**Your objective**
The data must be returned in full and exactly as given.

[Entries with parts and joints]
——————
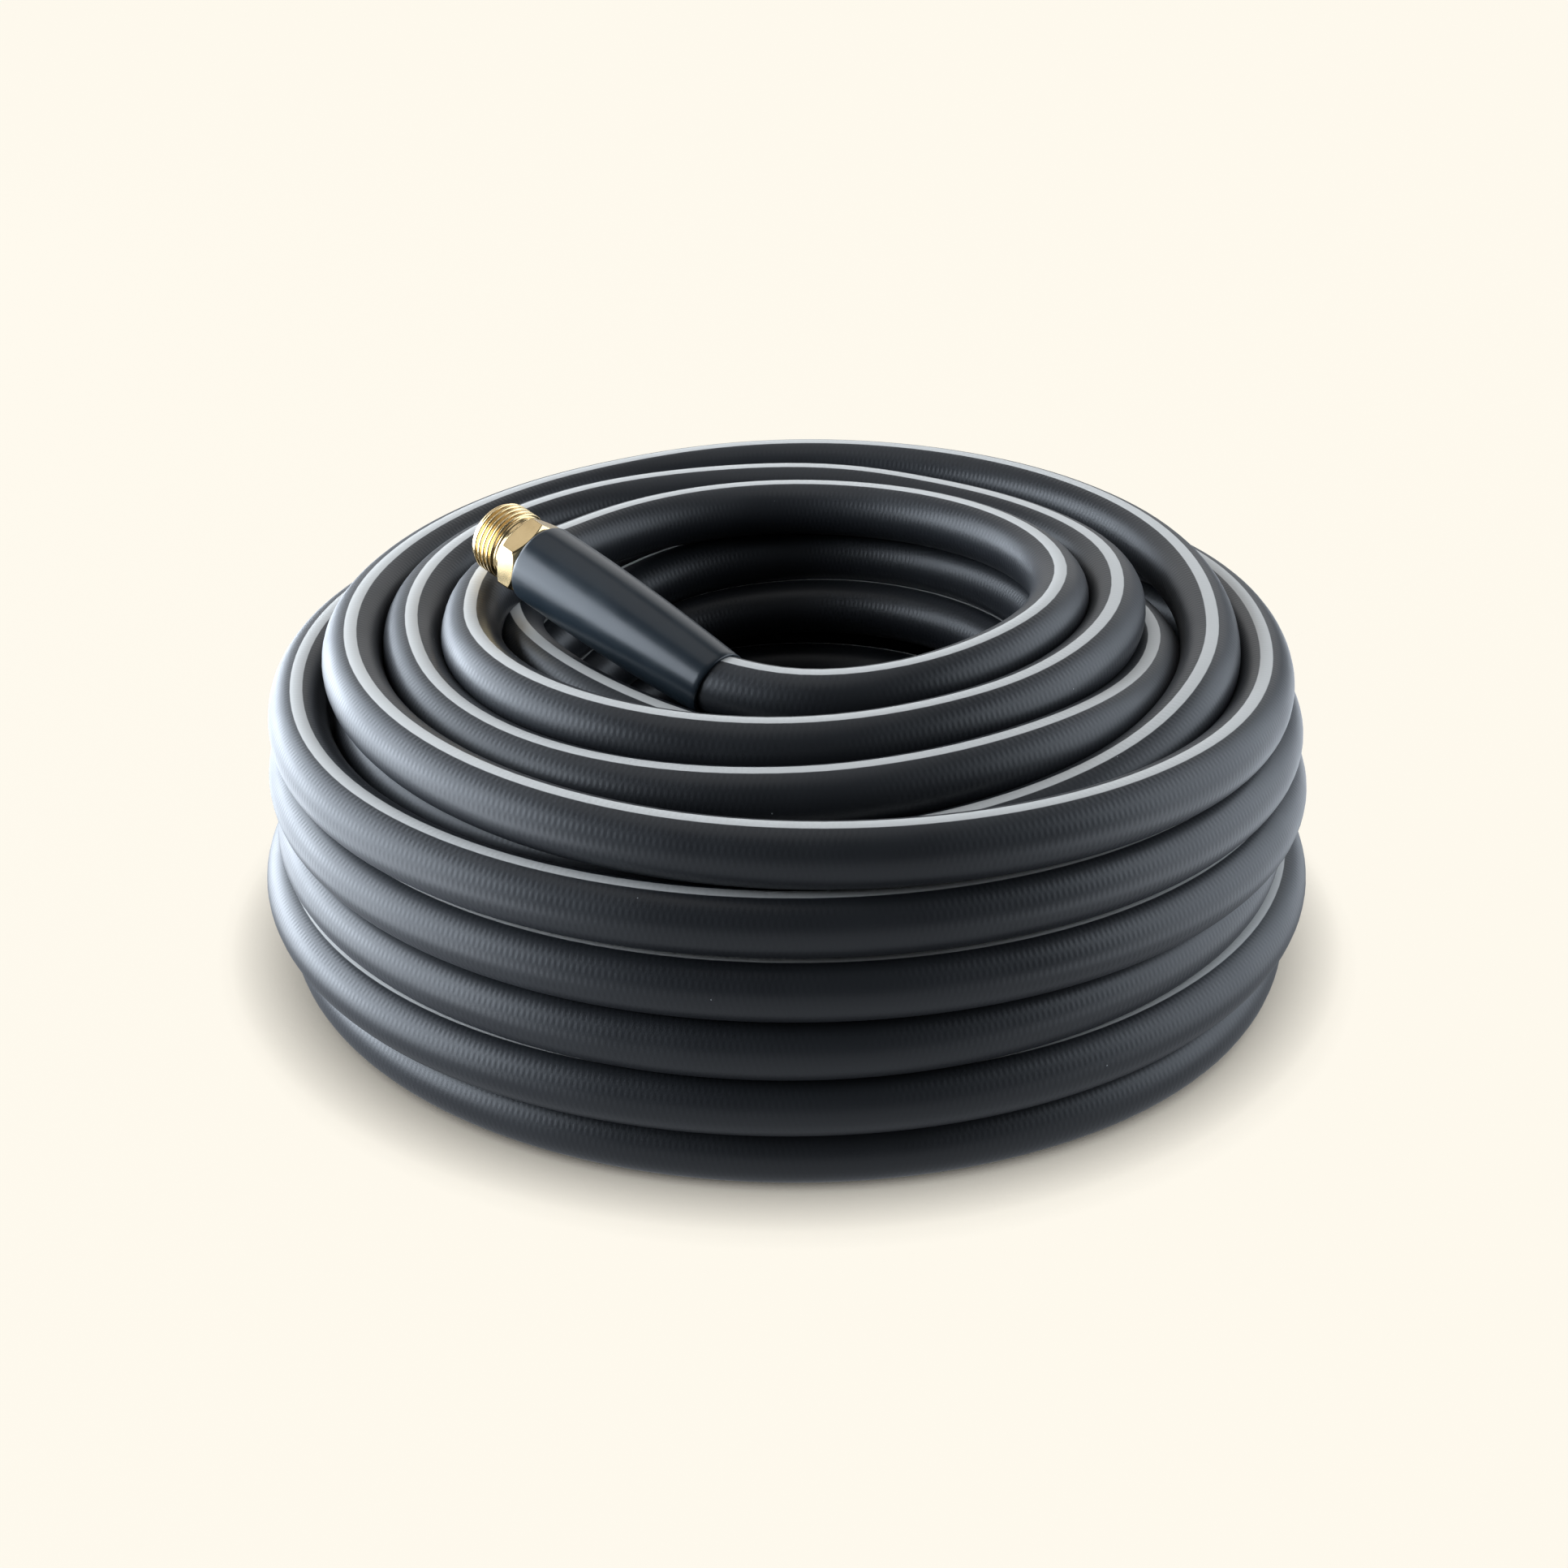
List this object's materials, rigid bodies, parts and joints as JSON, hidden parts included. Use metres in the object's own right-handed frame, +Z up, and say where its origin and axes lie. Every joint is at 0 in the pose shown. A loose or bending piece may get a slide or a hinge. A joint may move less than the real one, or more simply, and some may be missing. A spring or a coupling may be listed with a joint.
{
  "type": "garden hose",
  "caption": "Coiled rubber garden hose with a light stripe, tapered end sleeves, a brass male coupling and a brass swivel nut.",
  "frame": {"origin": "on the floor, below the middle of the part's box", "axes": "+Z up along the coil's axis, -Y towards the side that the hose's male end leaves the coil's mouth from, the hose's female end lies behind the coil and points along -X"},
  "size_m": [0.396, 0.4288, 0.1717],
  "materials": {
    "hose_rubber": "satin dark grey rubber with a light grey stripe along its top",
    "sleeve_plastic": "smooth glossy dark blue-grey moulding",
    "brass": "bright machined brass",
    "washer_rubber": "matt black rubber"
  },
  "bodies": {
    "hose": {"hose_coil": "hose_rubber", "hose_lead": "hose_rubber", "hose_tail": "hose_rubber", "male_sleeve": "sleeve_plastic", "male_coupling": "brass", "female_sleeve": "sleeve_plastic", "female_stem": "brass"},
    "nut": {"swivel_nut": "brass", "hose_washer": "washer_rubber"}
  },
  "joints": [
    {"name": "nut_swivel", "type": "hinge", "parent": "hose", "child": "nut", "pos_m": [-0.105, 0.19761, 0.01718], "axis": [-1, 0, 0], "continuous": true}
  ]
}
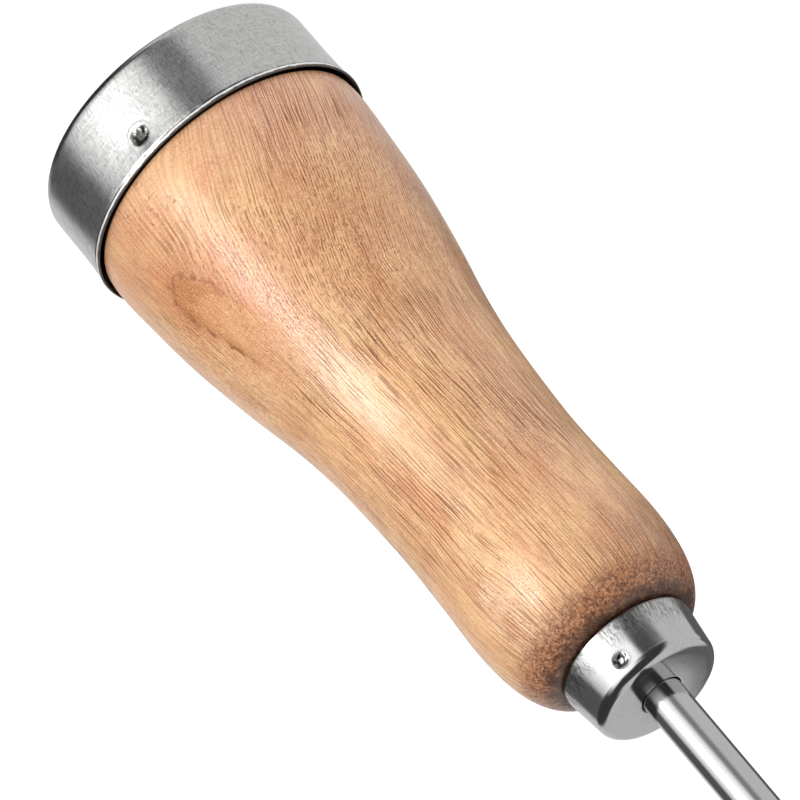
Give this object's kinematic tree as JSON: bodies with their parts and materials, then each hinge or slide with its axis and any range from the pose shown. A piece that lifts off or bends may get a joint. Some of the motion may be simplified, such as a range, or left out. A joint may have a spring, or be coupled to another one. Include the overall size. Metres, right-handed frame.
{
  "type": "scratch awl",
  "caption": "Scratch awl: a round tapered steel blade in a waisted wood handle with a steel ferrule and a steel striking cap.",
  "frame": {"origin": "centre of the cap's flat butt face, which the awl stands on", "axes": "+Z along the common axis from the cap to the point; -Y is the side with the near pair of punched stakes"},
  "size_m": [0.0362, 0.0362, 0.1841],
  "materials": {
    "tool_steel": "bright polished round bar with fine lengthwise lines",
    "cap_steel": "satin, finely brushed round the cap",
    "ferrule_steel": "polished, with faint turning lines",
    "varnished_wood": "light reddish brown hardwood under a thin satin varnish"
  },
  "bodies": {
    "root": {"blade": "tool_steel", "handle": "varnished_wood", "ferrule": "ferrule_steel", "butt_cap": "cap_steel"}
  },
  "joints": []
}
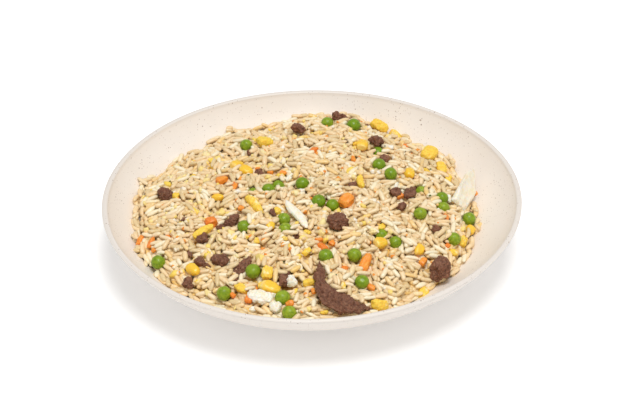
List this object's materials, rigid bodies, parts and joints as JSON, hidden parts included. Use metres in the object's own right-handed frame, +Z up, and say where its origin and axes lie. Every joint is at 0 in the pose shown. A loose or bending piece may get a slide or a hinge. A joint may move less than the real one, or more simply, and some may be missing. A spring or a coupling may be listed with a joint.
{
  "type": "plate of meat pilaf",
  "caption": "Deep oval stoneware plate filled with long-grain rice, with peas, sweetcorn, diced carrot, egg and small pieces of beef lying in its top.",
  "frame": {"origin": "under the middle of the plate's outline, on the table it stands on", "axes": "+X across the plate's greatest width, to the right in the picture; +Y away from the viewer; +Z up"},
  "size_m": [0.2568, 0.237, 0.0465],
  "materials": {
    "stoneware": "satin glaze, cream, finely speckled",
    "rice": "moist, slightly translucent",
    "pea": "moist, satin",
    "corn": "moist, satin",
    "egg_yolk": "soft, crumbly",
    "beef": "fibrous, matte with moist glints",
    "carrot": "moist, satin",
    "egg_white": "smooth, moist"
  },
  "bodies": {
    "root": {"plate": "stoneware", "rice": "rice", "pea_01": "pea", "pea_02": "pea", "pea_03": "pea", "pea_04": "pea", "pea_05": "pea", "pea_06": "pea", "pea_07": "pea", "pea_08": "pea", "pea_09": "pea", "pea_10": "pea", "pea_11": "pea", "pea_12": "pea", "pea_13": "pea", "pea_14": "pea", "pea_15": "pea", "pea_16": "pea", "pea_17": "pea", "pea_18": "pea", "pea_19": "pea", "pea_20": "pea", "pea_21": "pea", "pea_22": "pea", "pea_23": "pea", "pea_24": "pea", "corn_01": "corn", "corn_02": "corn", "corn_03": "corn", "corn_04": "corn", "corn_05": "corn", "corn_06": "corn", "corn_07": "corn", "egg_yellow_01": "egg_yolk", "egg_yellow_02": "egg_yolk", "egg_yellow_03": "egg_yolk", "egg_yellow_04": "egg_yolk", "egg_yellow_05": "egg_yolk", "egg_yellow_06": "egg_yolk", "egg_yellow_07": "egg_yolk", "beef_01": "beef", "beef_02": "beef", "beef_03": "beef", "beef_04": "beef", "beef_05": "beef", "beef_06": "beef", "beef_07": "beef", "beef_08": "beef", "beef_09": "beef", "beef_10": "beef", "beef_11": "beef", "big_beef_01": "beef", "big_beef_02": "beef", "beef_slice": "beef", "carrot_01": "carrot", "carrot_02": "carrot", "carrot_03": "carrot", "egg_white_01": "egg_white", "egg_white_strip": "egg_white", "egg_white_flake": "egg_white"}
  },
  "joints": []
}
——————
**Exercise result**
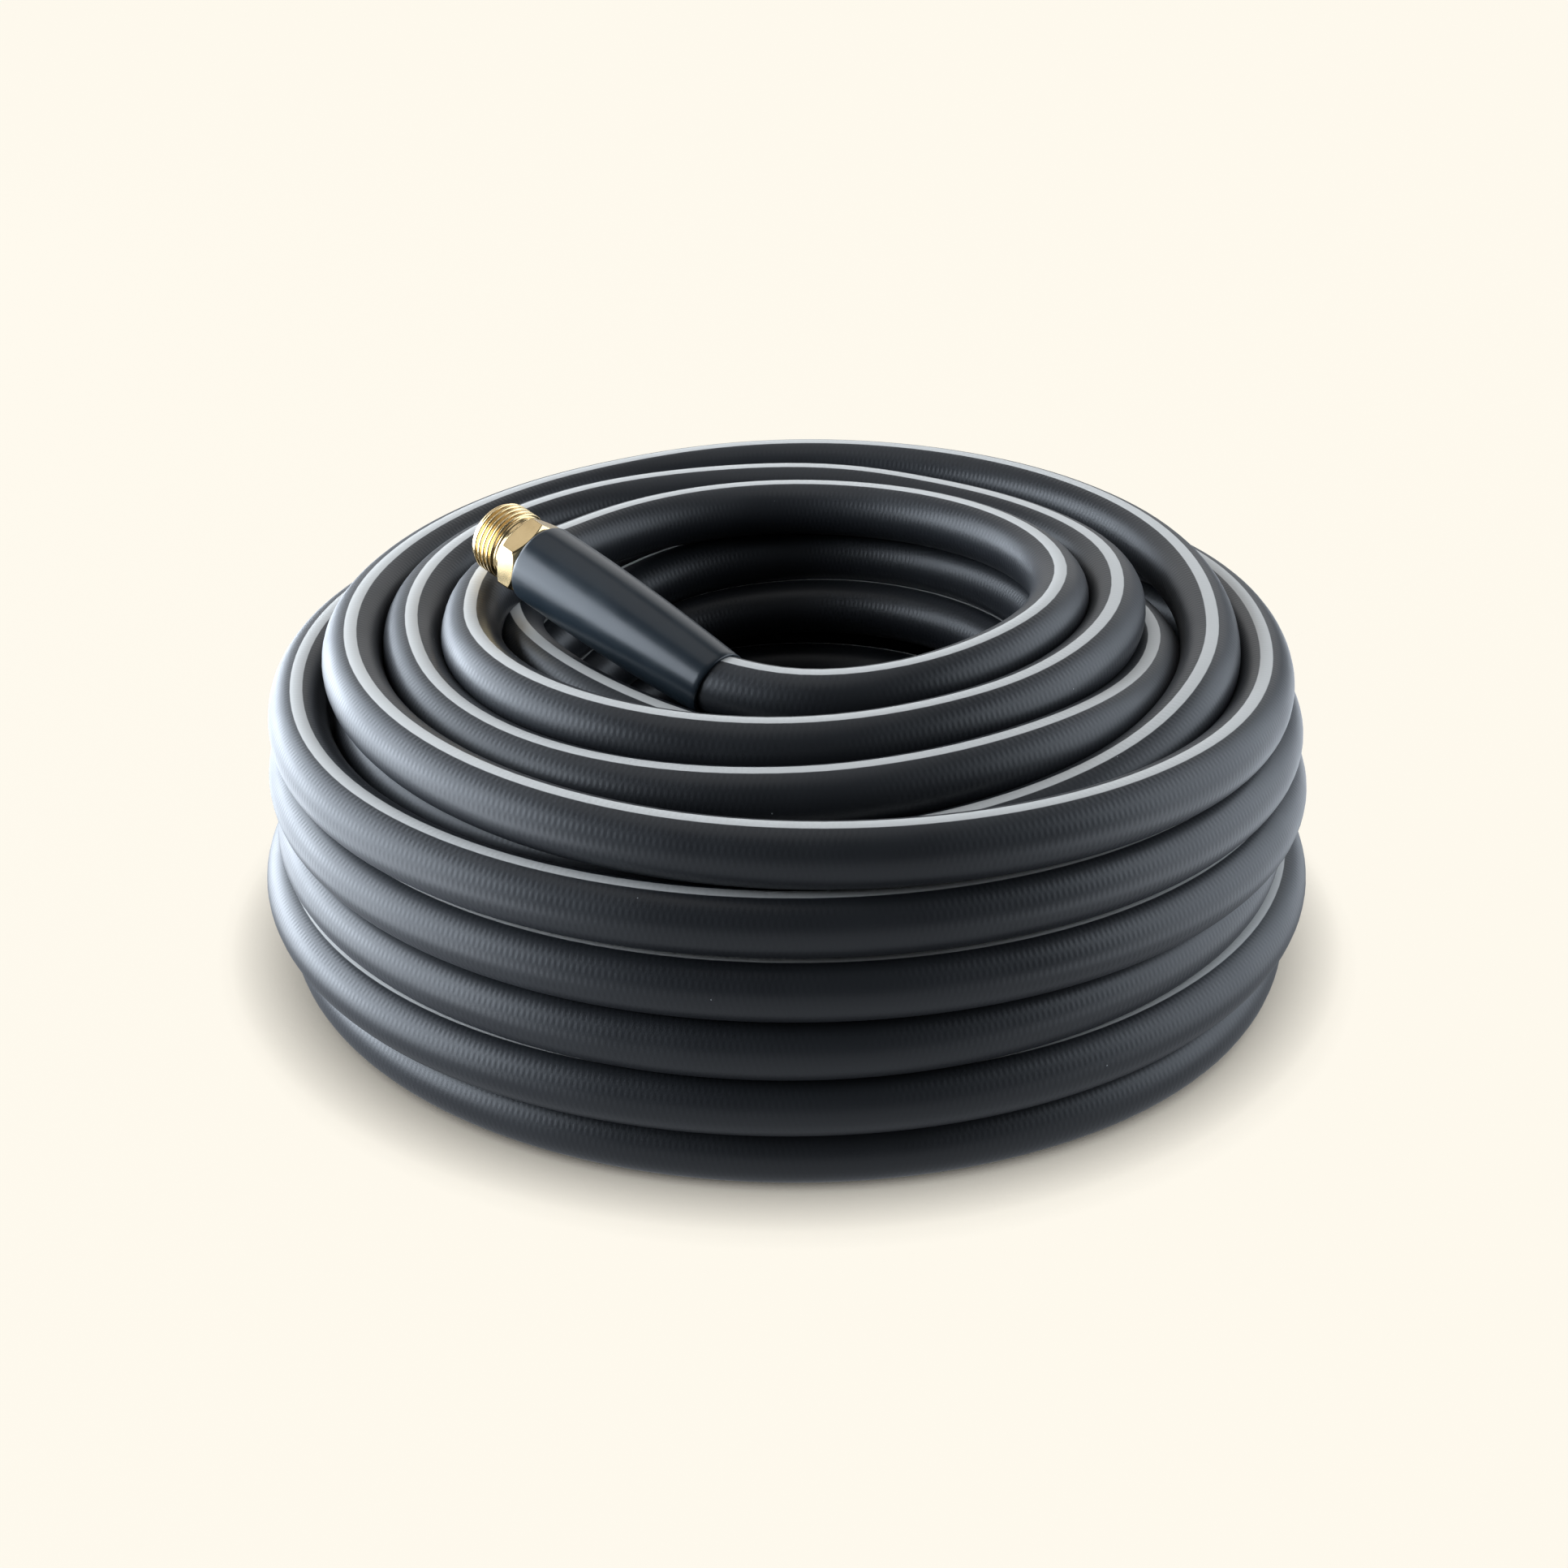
List this object's materials, rigid bodies, parts and joints as JSON, hidden parts included. Use metres in the object's own right-handed frame, +Z up, and say where its origin and axes lie. Every joint is at 0 in the pose shown. A loose or bending piece may get a slide or a hinge. A joint may move less than the real one, or more simply, and some may be missing. A spring or a coupling may be listed with a joint.
{
  "type": "garden hose",
  "caption": "Coiled rubber garden hose with a light stripe, tapered end sleeves, a brass male coupling and a brass swivel nut.",
  "frame": {"origin": "on the floor, below the middle of the part's box", "axes": "+Z up along the coil's axis, -Y towards the side that the hose's male end leaves the coil's mouth from, the hose's female end lies behind the coil and points along -X"},
  "size_m": [0.396, 0.4288, 0.1717],
  "materials": {
    "hose_rubber": "satin dark grey rubber with a light grey stripe along its top",
    "sleeve_plastic": "smooth glossy dark blue-grey moulding",
    "brass": "bright machined brass",
    "washer_rubber": "matt black rubber"
  },
  "bodies": {
    "hose": {"hose_coil": "hose_rubber", "hose_lead": "hose_rubber", "hose_tail": "hose_rubber", "male_sleeve": "sleeve_plastic", "male_coupling": "brass", "female_sleeve": "sleeve_plastic", "female_stem": "brass"},
    "nut": {"swivel_nut": "brass", "hose_washer": "washer_rubber"}
  },
  "joints": [
    {"name": "nut_swivel", "type": "hinge", "parent": "hose", "child": "nut", "pos_m": [-0.105, 0.19761, 0.01718], "axis": [-1, 0, 0], "continuous": true}
  ]
}
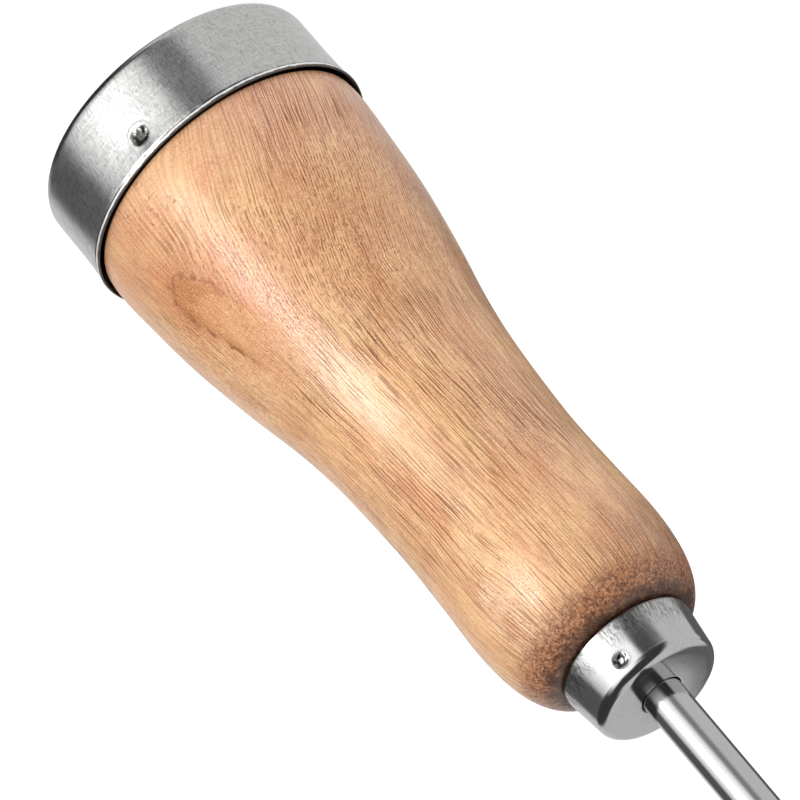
Give this object's kinematic tree as JSON: bodies with their parts and materials, then each hinge or slide with its axis and any range from the pose shown. A piece that lifts off or bends may get a joint. Some of the motion may be simplified, such as a range, or left out. A joint may have a spring, or be coupled to another one. Include the overall size. Metres, right-handed frame.
{
  "type": "scratch awl",
  "caption": "Scratch awl: a round tapered steel blade in a waisted wood handle with a steel ferrule and a steel striking cap.",
  "frame": {"origin": "centre of the cap's flat butt face, which the awl stands on", "axes": "+Z along the common axis from the cap to the point; -Y is the side with the near pair of punched stakes"},
  "size_m": [0.0362, 0.0362, 0.1841],
  "materials": {
    "tool_steel": "bright polished round bar with fine lengthwise lines",
    "cap_steel": "satin, finely brushed round the cap",
    "ferrule_steel": "polished, with faint turning lines",
    "varnished_wood": "light reddish brown hardwood under a thin satin varnish"
  },
  "bodies": {
    "root": {"blade": "tool_steel", "handle": "varnished_wood", "ferrule": "ferrule_steel", "butt_cap": "cap_steel"}
  },
  "joints": []
}
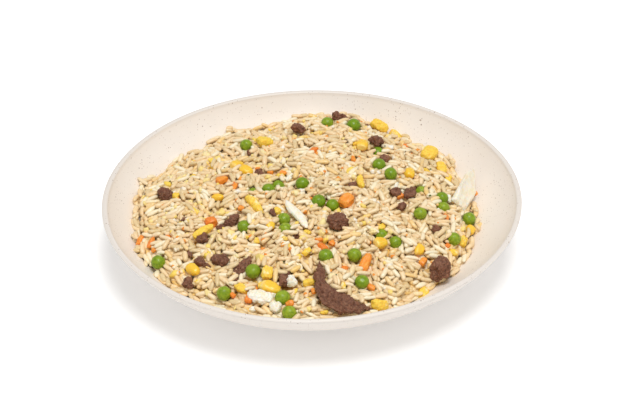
List this object's materials, rigid bodies, parts and joints as JSON, hidden parts included. Use metres in the object's own right-handed frame, +Z up, and say where its origin and axes lie. Every joint is at 0 in the pose shown. A loose or bending piece may get a slide or a hinge. A joint may move less than the real one, or more simply, and some may be missing. A spring or a coupling may be listed with a joint.
{
  "type": "plate of meat pilaf",
  "caption": "Deep oval stoneware plate filled with long-grain rice, with peas, sweetcorn, diced carrot, egg and small pieces of beef lying in its top.",
  "frame": {"origin": "under the middle of the plate's outline, on the table it stands on", "axes": "+X across the plate's greatest width, to the right in the picture; +Y away from the viewer; +Z up"},
  "size_m": [0.2568, 0.237, 0.0465],
  "materials": {
    "stoneware": "satin glaze, cream, finely speckled",
    "rice": "moist, slightly translucent",
    "pea": "moist, satin",
    "corn": "moist, satin",
    "egg_yolk": "soft, crumbly",
    "beef": "fibrous, matte with moist glints",
    "carrot": "moist, satin",
    "egg_white": "smooth, moist"
  },
  "bodies": {
    "root": {"plate": "stoneware", "rice": "rice", "pea_01": "pea", "pea_02": "pea", "pea_03": "pea", "pea_04": "pea", "pea_05": "pea", "pea_06": "pea", "pea_07": "pea", "pea_08": "pea", "pea_09": "pea", "pea_10": "pea", "pea_11": "pea", "pea_12": "pea", "pea_13": "pea", "pea_14": "pea", "pea_15": "pea", "pea_16": "pea", "pea_17": "pea", "pea_18": "pea", "pea_19": "pea", "pea_20": "pea", "pea_21": "pea", "pea_22": "pea", "pea_23": "pea", "pea_24": "pea", "corn_01": "corn", "corn_02": "corn", "corn_03": "corn", "corn_04": "corn", "corn_05": "corn", "corn_06": "corn", "corn_07": "corn", "egg_yellow_01": "egg_yolk", "egg_yellow_02": "egg_yolk", "egg_yellow_03": "egg_yolk", "egg_yellow_04": "egg_yolk", "egg_yellow_05": "egg_yolk", "egg_yellow_06": "egg_yolk", "egg_yellow_07": "egg_yolk", "beef_01": "beef", "beef_02": "beef", "beef_03": "beef", "beef_04": "beef", "beef_05": "beef", "beef_06": "beef", "beef_07": "beef", "beef_08": "beef", "beef_09": "beef", "beef_10": "beef", "beef_11": "beef", "big_beef_01": "beef", "big_beef_02": "beef", "beef_slice": "beef", "carrot_01": "carrot", "carrot_02": "carrot", "carrot_03": "carrot", "egg_white_01": "egg_white", "egg_white_strip": "egg_white", "egg_white_flake": "egg_white"}
  },
  "joints": []
}